Veterans Petition for Supreme Court Hearing

In one of the most important landmark legal cases involving veterans’ access to healthcare and disability benefits in decades, two veterans groups filed a petition with the U.S. Supreme Court on September 5, 2012, asking the Court to hear the case, Veterans for Common Sense v. Shinseki.

The Court will determine in the next few months if it will hear arguments in the case centered on one key issue: whether the Veterans Judicial Review Act allows veterans to challenge in federal court the systemic delays in the Department of Veterans Affairs’ (VA’s) provision of mental health care and death and disability compensation.

Veterans for Common Sense (VCS) and Veterans United for Truth (VUFT), represented pro bono by Morrison & Foerster LLP and Disability Rights Advocates, submitted a 33-page petition for writ of certiorari requesting a Supreme Court review.  The two non-profit organizations wrote:

The Court should grant review now because any delay is at the expense of our Nation’s veterans.  Indeed, this case likely presents the only opportunity for this Court to intervene in time for the veterans of the Iraq and Afghanistan wars.  Combat veterans are entitled to free health care from the VA for only 5 years after their service ends.  If left unreviewed, the Ninth Circuit’s decision will condemn these ‘veterans to suffer intolerable delays inherent in the VA system.’

VA Problems Persist

As of November 2012, VA faces a crisis of chronic delays and errors processing veterans’ disability compensation claims.  More than 1,150,000 veterans are now waiting for VA to decide a disability claim.  The Veterans Benefits Administration (VBA) reports 900,000 disability claims pending an average of eight months.  The Board of Veterans’ Appeals reports an additional 250,000 appealed claims pending an average of four more years.   In Congressional testimony on June 19, 2012, VA’s Office of the Inspector General reported how VA made errors in 30 percent of nearly 5,000 claims reviewed during inspections at 50 of VA’s regional offices. Thousands of veterans die each year while their disability claims languish at VA.

Serious challenges also face veterans seeking mental health care.  According to the Spokesman-Reviewnewspaper, “veterans are waiting an average of 80 days to meet with a mental health care provider at the Spokane VA Medical Center, falling far short of the 14-day goal set by Veterans Affairs…. Long wait times are ‘completely unacceptable,’ said Sen.

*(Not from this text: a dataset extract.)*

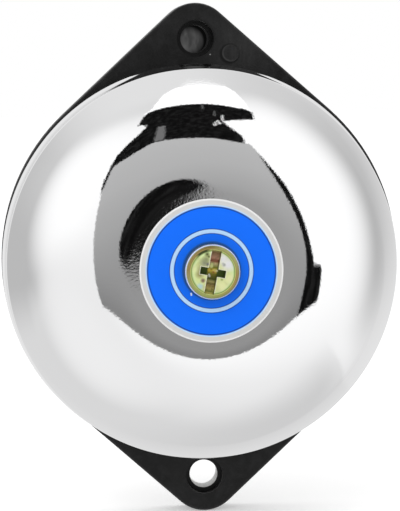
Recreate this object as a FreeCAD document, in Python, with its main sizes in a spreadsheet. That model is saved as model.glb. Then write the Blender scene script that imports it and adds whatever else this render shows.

Patty Murray (D-WA), and present the VA with a disturbing discrepancy: ‘This report shows the huge gulf between the times VA says it takes to get veterans mental health care and the reality of how long it actually takes veterans to get seen at facilities across the country’ (John Stucke, April 24, 2012).  Eighteen veterans commit suicide each day, according to VA.

Case Chronology

The VCS/VUFT lawsuit was filed in U.S. District Court in July 2007.  After a two week trial in April 2008, the District Court ruled in favor of VA in June 2008. The District Court said it lacked jurisdiction to overhaul the 300,000-employee, $140 billion per year agency.  The District Court ruling detailed many serious delays and obstacles facing veterans when seeking medical care or disability benefits from VA.

In May 2010, a three-judge panel of the Ninth Circuit Court of Appeals decided in favor of VCS and VUFT, prompting national headlines about 18 veteran suicides per day.   However, one year later an 11-judge en banc panel of the Ninth Circuit reversed course and supported VA in May 2012.

Amicus briefs in support of VCS and VUFT’s petition in the Supreme Court were filed on October 10, 2012.  VA, represented by the Department of Justice, will have an opportunity to file a brief responding to the petition by November 30, 2012.  The Court will announce in late 2012 or early 2013 if it will hear the case.

Anyone interested can visit the Supreme Court’s web site, www.supremecourt.gov, and view the status of the landmark VCS/VUFT case, Docket 12-296.

Eric Shinseki is named as a defendant in the case because he is the current VA Secretary.  The original suit was filed against R. James Nicholson, the former Secretary under former President George W. Bush.